September 5, 2018

Different Strokes for Different Folks: Diverse Schools Mean Diverse Values, Too

By Idit Fast

 Students at PS 146, Brooklyn, one of the first "Diversity in Admissions" schools in the city.

Students at PS 146, Brooklyn, one of the first "Diversity in Admissions" schools in the city.

What do integration and diversity in schools really mean? I confronted these questions during my two years’ research of three of the first seven schools participating in what has become New York City’s “diversity in admissions” policy program. Those first seven public elementary schools voluntarily embarked on a journey to halt or reverse a process through which schools that traditionally served low-income students of color had growing numbers of more affluent white students as a result of gentrification in their communities. There are now 42 schools that work to retain or attract students from low-income families by giving admissions priority (depending on the school) to students who are English language learners, who have incarcerated parents, whose families receive public assistance, or whose incomes qualify children for free or reduced-price school lunch. 

Between September 2016 and June 2018. I observed the monthly PTA, school leadership team (SLT), and diversity committee meetings in each of the three schools. In addition, I interviewed 20 parents in each of the schools and conducted repeated interviews with principals and parent coordinators in each of the schools each year.

These schools’ experience shows that integration means more than just putting diverse groups of people together. The work only then starts. The school communities confront issues of racial and class-based inequalities and biases in teacher-student relationships, parents’ interactions with staff and with each other, PTA fundraising practices, and within-school segregation in the form of dual-language and special education classes.

There is also another less-discussed aspect of integration that confronts these schools. They experience fundamental disagreements among parents and between administrators, parents, and teachers over what the core values and goals of education, and life in general, should be. What these disagreements keep bringing up is that to get diversity in class, race, ethnicity, and culture, the school’s community must also accept diversity in opinions, perceptions, and lifestyles. And that is not a simple task.

Conflict around testing is a notable example of these disagreements and was a frequent topic in the parent meetings I attended. Some of the pilot schools are leaders of the “opt-out” movement. Led by mainly white parents, it calls on families to avoid the State’s standardized tests because, they argue, such tests put too much pressure on children, prevent in-depth learning, and target low-performing schools. Many parents of color, and some white parents, disagree and argue that opting-out is a white privilege. Black and brown boys in particular, they argue, cannot afford to get to middle school applications without test scores. They also contend that testing is a part of life that kids need to learn to deal with. And they oppose what they perceive as the over-sheltering of children by middle- and upper-class families.
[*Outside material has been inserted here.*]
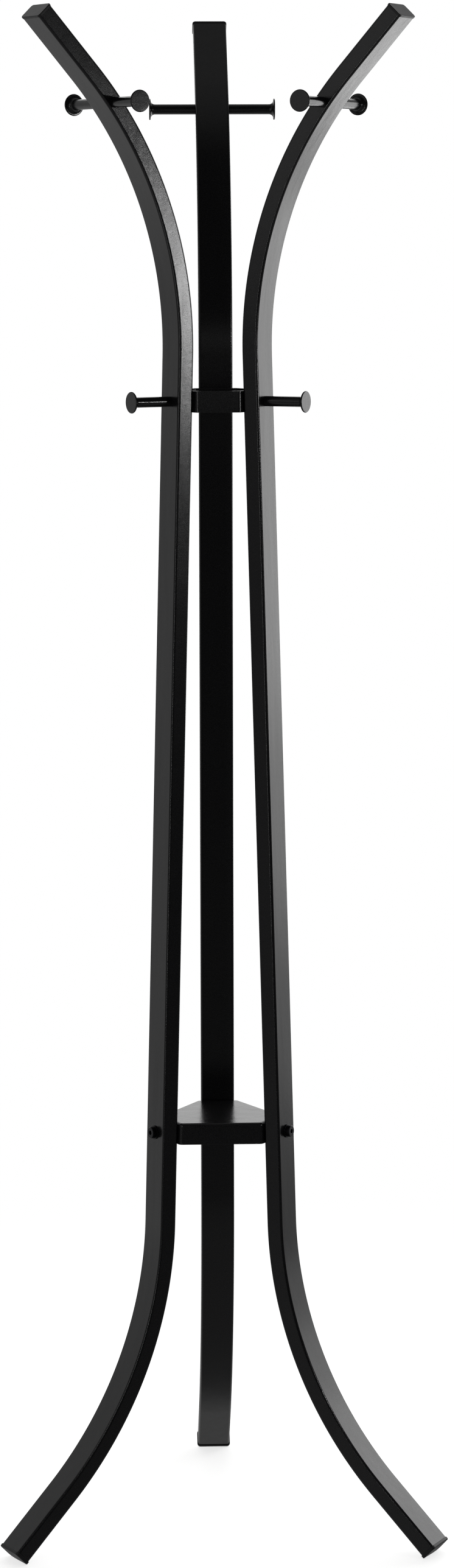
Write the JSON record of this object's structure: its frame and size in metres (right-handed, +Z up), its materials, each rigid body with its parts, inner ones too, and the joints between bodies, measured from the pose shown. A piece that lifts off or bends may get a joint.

Another such conflict arises around values. The original cohort of the pilot schools is made up of mostly progressive schools that support progressive values in their everyday practices, from how they approach classroom studies to how formally teachers are addressed by students. Many parents align with this approach to education and choose these schools partly for that reason. But there are also parents who find the focus on progressive values exclusionary of parents who are religious, who do not hold progressive values, or who were not themselves educated in progressive educational institutions. Schools cannot create integration if they make parents who do not align with progressive values feel “traditional” or “not enlightened enough.”

The three schools I observed took two disparate approaches to dealing with these conflicts. One was to mostly ignore them. An opposite approach was to confront these issues head on, expose them, and talk about them in the open. This approach entails stating in PTA, SLT, and diversity committee meetings that “We have disagreements around how to talk to children, how much homework we should give them, and how much testing school should do, and let’s talk about them.”

The second approach has obvious merits. We know today that the past approach to integration, in which black students were sent into white schools with the expectation of cultural assimilation, was harmful to those students. Success cannot result from cultural annihilation. In schools that ignore challenges to their values and perceptions of doing things parents develop resentment and feel out of place.  Acknowledging that differences exist and that there is not necessarily one correct way of doing things is a big step toward creating integrated spaces. Lacking such acknowledgment, the pilot schools might remain secluded silos of like-minded families.

Since arriving in New York a few months ago new Schools Chancellor Richard Carranza has made it clear that he sees greater cultural sensitivity as key to increasing racial and economic diversity in more city schools. The schools I observed illustrate how important, and how complex, that effort is.


Photo above: Students at PS 146, Brooklyn, one of the first "diversity in admissions" schools in the city.


Photo by:  InsideSchools 

 

Idit Fast is a PhD candidate in sociology at Rutgers University, and a fellow at the Center for Engaged Scholarship.